Obfuscations with generative models

Recent efforts have focused on using generative models to alter writing style. A common tool is round-trip translation: by translating text into another language and back, we hope for accidental style changes. Increasing the number of ‘trips’ and using diverse languages can enhance this effectiveness. Another approach is style transfer, a form of monolingual ‘translation’ that works because we seek style change instead of cross-lingual understanding. For example, a language model can be fine-tuned using different versions of the Bible, taking advantage of the distinctive styles of, say, the King James Version and the International Children’s Bible. However, high-quality monolingual corpora can be hard to find, and researchers resort to training frameworks that do not rely on such corpora. These models have shown varied efficacy in reducing the performance of authorship identification.

Between the lines

Open research challenges

Despite advancements in defending against authorship analysis, significant challenges remain open:

How can we introduce randomness into perturbations without compromising the writing’s relevance and naturalness?
Which post-transformation style is most effective: generic, specific, or somewhere in between? Is more complex or simpler better?
How can we develop accessible software and deliver it to users who need to anonymize their writings?

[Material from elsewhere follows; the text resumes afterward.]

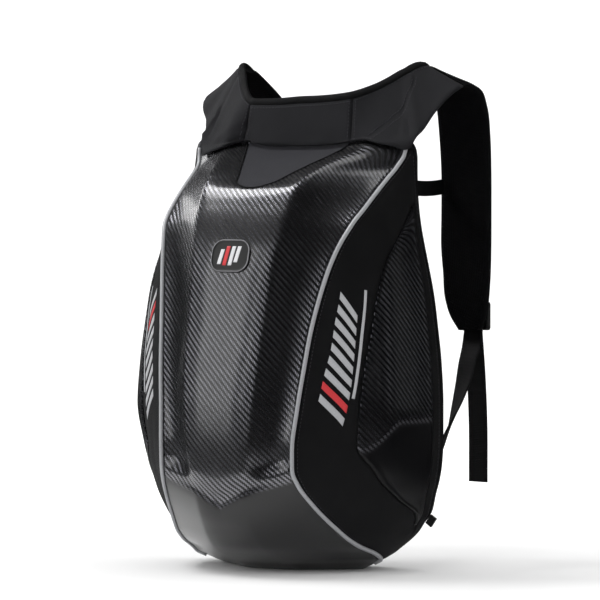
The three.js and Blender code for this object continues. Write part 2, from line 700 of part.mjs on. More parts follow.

Tips for those seeking anonymity

Unfortunately, no existing software is considered suitable for practical use by general users, mainly due to challenges in software delivery: online servers are susceptible to traffic analytics, so it’s unrealistic to expect the software used to go undetected in places where it’s needed. Here are some tips if authorship fingerprinting threatens you:

Have faith in yourself and try hard to write differently; you can do it by yourself, at least in a 500-word essay.
Use a local translator, like TranslateLocally; translating to a different language and back is beneficial.
Have experience with local large language models like Llama2? Good for you! Prompts like ‘Paraphrase the following content…’ are valid options.